In 2008, his book “When Markets Collide: Investment Strategies for the Age of Global Economic Change” became a best-seller.

In 2012, President Obama appointed El-Erian to the President’s Global Development Council, a group that advises on global economic strategy and policy.

Throughout his career he has been well-known for his economic commentary, published by a variety of publications. After the financial crisis, he popularized the idea of a “new normal” to describe the environment of a slowly recovering global economy.

Despite his highly public role in the firm, El-Erian managed only three smaller funds, which all lost money last year. For example, the Pimco Global Advantage strategy fell 2.6 percent in 2013, according to Morningstar.

At Pimco, he was known for championing a switch in focus from bonds to diversified funds, pushing the firm toward stocks, which has been more difficult than expected.

“Being the co-chief investment officer, he’s had a very large impact, I believe, particularly on the macroeconomic calls that have been implemented in probably every other Pimco fund in existence,” said Jacobson.

“It’s really important for us to keep an eye on how the investment committee continues to evolve, what those voices look like, and try to get a handle on whether or not it’s a big enough change to have any concern.”

William Gross, Pimco’s founder and co-chief investment officer, will remain at the helm, overseeing more than $1.9 trillion in assets.

In 2010, he told Bloomberg that he was thinking of the future when he brought El- Erian back on.

“Your most important job, certainly in your 60s, is to plan for your succession,” he said.

“We knew that Mohamed could fill an important part of the puzzle.”

But it looks like he will remain in the post longer than expected -- possibly for quite some time, writing on Twitter that he’s 'ready for another 40 years.'”

However, things will be a little different.
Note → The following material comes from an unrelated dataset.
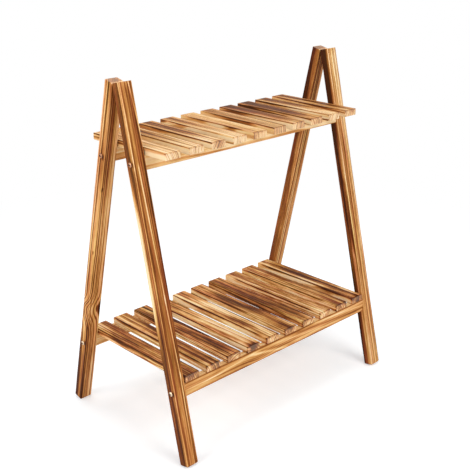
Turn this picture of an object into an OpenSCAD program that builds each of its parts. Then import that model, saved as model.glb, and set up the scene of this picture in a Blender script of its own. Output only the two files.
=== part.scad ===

Two Pimco money managers will be moving up to become co-deputy chief investment officers after El-Erian departs.

One of them is Andrew Balls, currently a managing director and head of European portfolio management at the company’s London office. He manages eight funds, including the Pimco Global Advantage strategy, which beat 49 percent of its peers over the last three years.

His brother, Ed, is a British politician and member of the British Labour and Co-Operative Party.

“More than once I heard [Andrew] referred to as Ed’s clever brother. He’s a modest, cerebral guy,” Andrew Gowers, a former Financial Times editor who had worked with both brothers, told the Guardian in 2012.

He worked at the Financial Times as an economics correspondent, and joined Pimco in 2006.

The other is Danial Ivascyn, a managing director at Pimco since 2007 who has been a rising star for some time. In 2013, Morningstar named him “Fixed-Income Fund Manager of the Year.”

He co-manages the $29.9 billion Pimco Income Fund, which took in $7.8 billion in new money and was up by 4.8 percent last year – beating more than 82 percent of peers, according to Morningstar.

He used to work with asset-backed securities at Bear Stearns, as well as T.Rowe Price and Fidelity Investments, before joining Pimco in 1998.

Pimco’s chief operating officer, Douglas Hodge, will become its chief executive officer in March.

Hodge led the firm’s Asia Pacific region from Tokyo from 2002-2009, but has been with the firm since 1989.

These are a few who will be moving up thanks to El-Erian’s departure. But for Jacobson, the selection is important for the future of the company.

“Bill Gross has been and remains one of the best managers in the business. He’s also been one of the best at evaluating macroeconomic conditions, if not, as we said before, perfect,” Jacobson said.

“But we want to also have a sense that he will continue to be challenged in his ideas much in the same way that he has been over the year,” he added.

“That’s probably the biggest thing on my radar.”